Novel karangan Ardian Kresna ini menampilkan tokoh-tokoh besar dalam jagad pewayangan. Namun ia justru menonjolkan peran Punakawan yang biasanya hanya menjadi tokoh sampingan menjadi tokoh penting dalam alur cerita. Hal itu cukup menarik karena Punakawan merupakan hasil gubahan masyarakat Indonesia yang oleh sebagian masyarakat masih dipercaya keberadaannya. Isi cerita menarik karena menampilkan kisah pewayangan Mahabarata yang didominasi kritikan batin Punakawan kepada sikap penguasa. Melalui novel ini, dia juga mengungkapkan asal-usul dan masa lalu Punakawan. Penyajian cerita yang banyak menggunakan istilah jawa membuat cerita ini lebih natural.

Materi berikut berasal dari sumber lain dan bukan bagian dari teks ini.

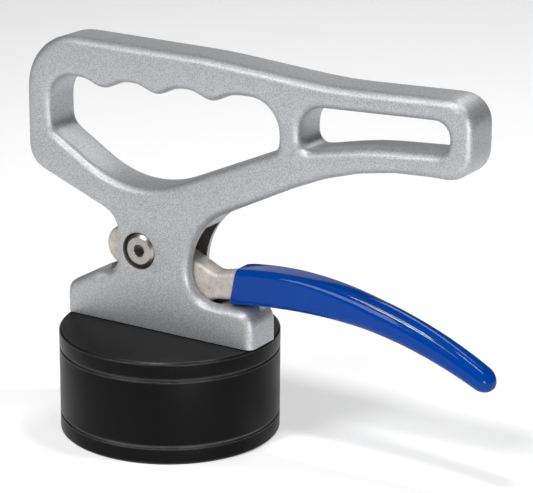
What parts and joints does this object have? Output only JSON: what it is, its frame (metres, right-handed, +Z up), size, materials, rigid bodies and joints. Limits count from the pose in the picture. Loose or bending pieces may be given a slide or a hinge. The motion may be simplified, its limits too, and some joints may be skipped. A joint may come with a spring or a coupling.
{
  "type": "welding magnet holder",
  "caption": "Hand-held magnet holder: round magnet housing under a D grip and tail bar, with a squeeze lever that pushes the steel off.",
  "frame": {"origin": "centre of the round contact face that rests on the steel", "axes": "+X from the housing's axis towards the tail bar and the lever's tip, +Y across the handle to its back, +Z up along the housing's axis"},
  "size_m": [0.1785, 0.076, 0.1341],
  "materials": {
    "cast_handle": "fine textured silver powder coat on a casting",
    "black_anodised": "satin black anodised",
    "wear_disc": "brushed stainless",
    "steel": "ground steel",
    "magnet": "nickel plated",
    "spacer": "machined",
    "black_oxide": "black oxide",
    "rubber": "moulded",
    "bronze": "turned bronze",
    "spring_steel": "bright wire",
    "lever_steel": "nickel plated casting",
    "bright_screw": "polished stainless",
    "blue_vinyl": "glossy dipped vinyl"
  },
  "bodies": {
    "root": {"handle_frame": "cast_handle", "housing_shell": "black_anodised", "base_ring": "black_anodised", "face_plate": "wear_disc", "back_plate": "steel", "magnet_holder": "spacer", "magnets": "magnet", "pole_shoes": "steel", "stack_screws": "black_oxide", "foot_screws": "black_oxide", "lock_washers": "spring_steel", "dowel_pins": "steel", "o_ring": "rubber", "wiper_seal": "rubber", "guide_bush": "bronze", "spring_seat": "spring_steel", "plunger_spring": "spring_steel", "pivot_screw": "bright_screw", "pivot_barrel": "bright_screw", "thrust_washers": "spring_steel"},
    "lever": {"lever_arm": "lever_steel", "lever_grip": "blue_vinyl", "pivot_bush": "bronze"},
    "plunger": {"plunger_head": "lever_steel", "plunger_rod": "steel", "plunger_tip": "steel", "retaining_clip": "black_oxide"}
  },
  "joints": [
    {"name": "lever_pivot", "type": "hinge", "parent": "root", "child": "lever", "pos_m": [-0.0071, 0, 0.0634], "axis": [0, -1, 0], "range_deg": [0, 25]},
    {"name": "plunger_slide", "type": "slide", "parent": "root", "child": "plunger", "axis": [0, 0, -1], "range_m": [0, 0.0042], "stiffness_N_per_m": 300, "springref_m": -0.003, "deforming": ["plunger_spring"]}
  ],
  "couplings": [
    {"joint": "plunger_slide", "follows": "lever_pivot", "m_per_rad": 0.0095}
  ]
}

Nampaknya, Ardian Kresna ingin menyuguhkan sisi lain dari Punakawan. Bukan hanya sebagai pengasuh kesatria dan pencair suasana, Ardian Kresna juga menampilkan pemikiran kritis, kebijaksanaan, dan filosofi hidup Punakawan. Novel ini mampu mengobati luka rindu bagi para penikmat cerita pewayangan yang sekarang sudah mulai dilupakan. Namun sayang, Ardian Kresna terlalu fokus dengan tokoh Punakawan sehingga secara keseluruhan akhir cerita ini terkesan menggantung. Novel ini cocok menjadi referensi bacaan bagi penggemar cerita pewayangan maupun orang awam yang ingin mengetahui seluk beluk tentang pewayangan.